Pioneered in California in 2011, fibershed organizations now exist across the US, Canada, Europe, and beyond. Everyone from shepherds, flax growers, and spinners to natural dyers, mill owners, and designers are collaborating to build a viable way of clothing ourselves with what a region can sustainably offer. All while developing local livelihoods and stewarding the air, land, and water.
Tailored approach
“Fiber,” under this model, might be linen (from flax), hemp, cotton, silk, hides, wool, or any other plant or animal material appropriate to the place and conducive to a “soil-to-soil” cycle. At this smaller, more intentional scale, seed varieties and animal breeds can be chosen for local hardiness and compatibility with the bioregion.
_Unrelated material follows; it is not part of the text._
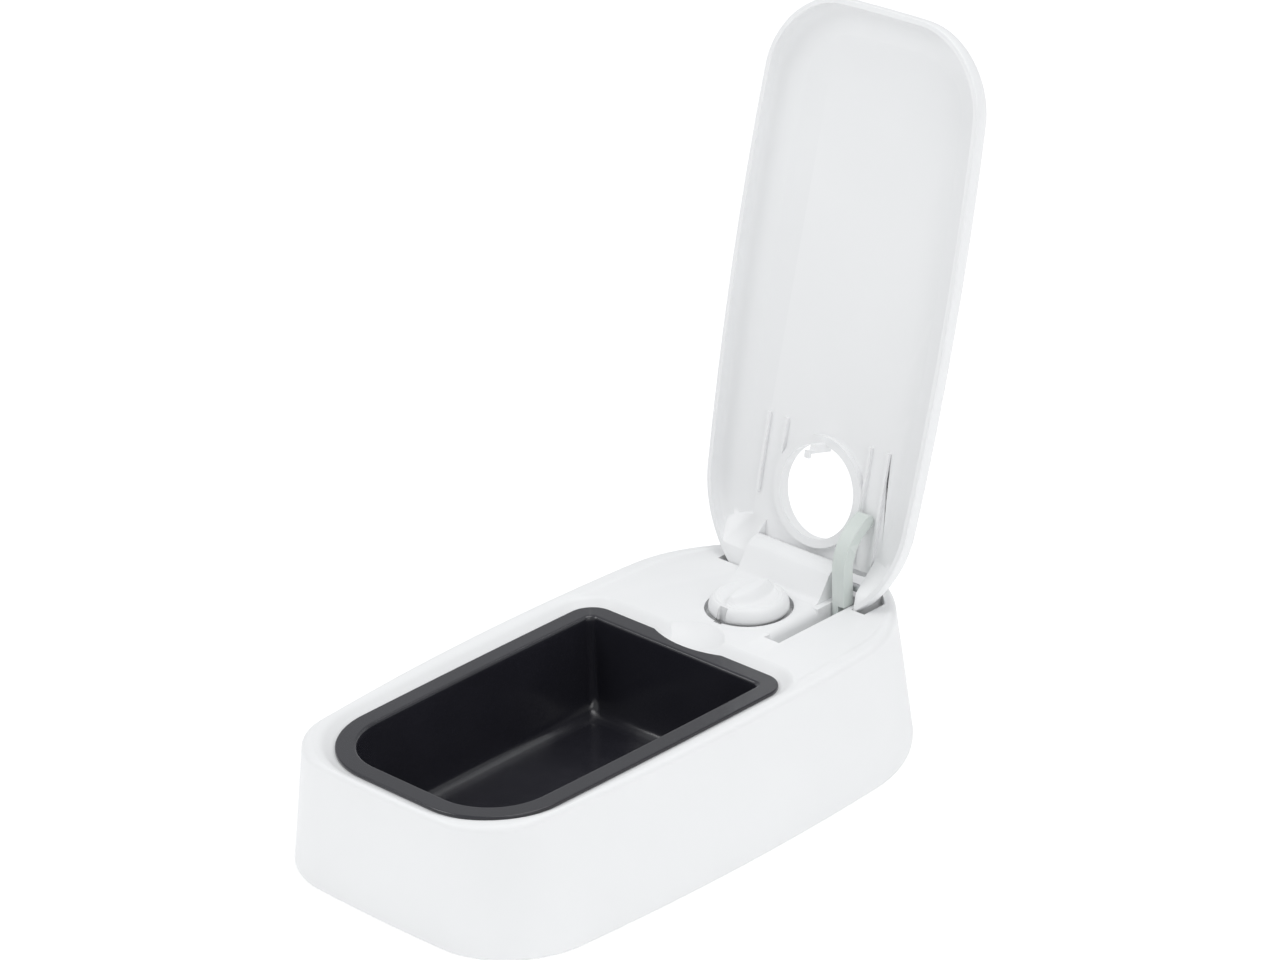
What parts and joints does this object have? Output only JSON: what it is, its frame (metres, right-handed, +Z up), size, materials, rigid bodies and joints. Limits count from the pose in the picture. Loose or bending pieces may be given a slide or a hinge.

Small wool producer Tara Klager chose to raise heritage sheep at her Providence Lane Homestead in Alberta because they could thrive on the rustic bush and scrub with minimal inputs.
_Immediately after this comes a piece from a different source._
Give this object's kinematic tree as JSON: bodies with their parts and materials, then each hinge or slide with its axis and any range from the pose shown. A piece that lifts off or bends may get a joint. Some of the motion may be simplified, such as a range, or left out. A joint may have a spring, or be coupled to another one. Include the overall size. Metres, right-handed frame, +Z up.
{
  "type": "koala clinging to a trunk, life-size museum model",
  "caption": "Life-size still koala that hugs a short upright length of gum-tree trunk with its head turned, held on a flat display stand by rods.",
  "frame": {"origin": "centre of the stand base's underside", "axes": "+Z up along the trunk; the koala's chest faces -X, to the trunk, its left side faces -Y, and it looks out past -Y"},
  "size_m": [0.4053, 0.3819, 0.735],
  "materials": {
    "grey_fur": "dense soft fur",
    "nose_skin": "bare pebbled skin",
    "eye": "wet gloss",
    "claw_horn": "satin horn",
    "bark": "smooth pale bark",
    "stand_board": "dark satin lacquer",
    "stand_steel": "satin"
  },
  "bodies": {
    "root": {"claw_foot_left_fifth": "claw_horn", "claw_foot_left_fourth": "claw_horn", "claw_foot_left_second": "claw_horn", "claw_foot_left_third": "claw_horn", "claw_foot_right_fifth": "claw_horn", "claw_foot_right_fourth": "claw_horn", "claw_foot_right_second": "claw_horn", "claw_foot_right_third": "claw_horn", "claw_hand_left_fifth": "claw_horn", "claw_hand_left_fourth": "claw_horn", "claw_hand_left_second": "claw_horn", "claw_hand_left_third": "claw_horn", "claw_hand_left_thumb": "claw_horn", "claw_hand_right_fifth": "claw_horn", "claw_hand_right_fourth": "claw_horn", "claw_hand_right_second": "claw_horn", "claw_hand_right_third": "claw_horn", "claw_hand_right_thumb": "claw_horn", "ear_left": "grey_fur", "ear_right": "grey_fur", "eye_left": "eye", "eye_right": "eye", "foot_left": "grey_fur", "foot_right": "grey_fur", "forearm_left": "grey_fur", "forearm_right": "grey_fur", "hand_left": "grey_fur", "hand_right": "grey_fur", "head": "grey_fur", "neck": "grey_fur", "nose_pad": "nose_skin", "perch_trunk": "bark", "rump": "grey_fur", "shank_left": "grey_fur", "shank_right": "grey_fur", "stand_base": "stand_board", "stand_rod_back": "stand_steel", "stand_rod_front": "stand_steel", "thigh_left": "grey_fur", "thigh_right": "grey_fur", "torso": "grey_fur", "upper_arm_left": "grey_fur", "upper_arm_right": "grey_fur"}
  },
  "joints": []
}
“They’ve already survived so many cultural and climatic upheavals,” says Klager. “Why wouldn’t we go back to the well? ‘Look, you’ve done it before―help us through this next one.’ I think that’s good value; that’s good sense.”
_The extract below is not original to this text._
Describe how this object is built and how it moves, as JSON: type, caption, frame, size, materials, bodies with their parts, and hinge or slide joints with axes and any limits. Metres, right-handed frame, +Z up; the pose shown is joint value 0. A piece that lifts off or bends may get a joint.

Take natural, local fibers beyond your clothing wardrobe! Think rugs, blankets, yarn, dishtowels, etc.
Positive footprint
Klager practices intensive rotational grazing, a system of moving her flock daily to avoid damage to plant root systems while distributing manure fertility across her property. The rewards of this are, in fact, her primary motivation for shepherding: “What I love is the way sheep can positively impact the land.”
High-quality wool is just a byproduct. This ethos, following the principles of regenerative agriculture, is typical of fibersheds. Fiber production that measurably sequesters carbon and improves ecosystem health can now be verified with a Climate Beneficial™ label, and California has introduced a grant incentive for grazing practices that reduce wildfire risk.
Cultural fabric
Fibersheds also help develop the deep repositories of skills and knowledge required to grow natural fibers and turn them into usable textiles. Klager cites the need for infrastructure (small-scale mills, for example), and for human experience with different materials and processes―challenges that are best tackled collectively.
The goal is to have thriving cottage industries and local economies, plus the resilience of knowing how to clothe ourselves sustainably amid whatever environmental, economic, or political disruptions occur.
What you pay for
The truth is that this “farm-to-closet” approach doesn’t come cheap. The first step toward affordability is, of course, to consume less (we could cut our clothing consumption by 80 percent and still be at year 2000 levels).
Mending and repurposing are equally essential. Then, as Klager suggests, “You have to decide where the value is for you. As you’re making these value-based decisions, ensure that you have a philosophy or a reasoning behind it that you can live with.”
If you do invest in a wool sweater, linen pants, or a pair of buckskin moccasins made ethically from the land and people of your region, you’re bound to hold that item dear and, chances are, it will be a very long time indeed before you toss it. Even then, it can return to the soil with no harm done.
Plastic-clad
It may be wrinkle-resistant, quick-dry, and inexpensive, but polyester is among the most environmentally costly fabrics. Its lifecycle looks something like the following:
- crude oil extraction where chemicals and huge amounts of energy are used to process into plastic
- shedding of microplastics which occurs during production, throughout use, and disposal
- products that are non-biodegradable and not feasibly recyclable at end-of-life
But it’s made from water bottles!
Instead of extracting more petroleum, polyester can also be manufactured from used PET beverage bottles. This seems like a win-win, until you consider that this version sheds microplastics at a higher rate than virgin polyester and is harder to reprocess into something new when discarded. Plastic bottles themselves can be recycled several times, but the minute they become a garment, that cycle dead-ends.
By another name
Polyester is, by far, the most common synthetic material in use, but other large-footprint, plastic-based fibers you might find on your label include the following:
- nylon
- acrylic
- acetate
- elastane (Lycra/Spandex)
- olefin (polypropylene)
- vinyl
There’s no “away”
Efforts are underway to improve recyclability and reduce microplastics shedding, but there’s really no getting around the fact that, in the end, polyester and other synthetics are plastics that have to be absorbed by the planet.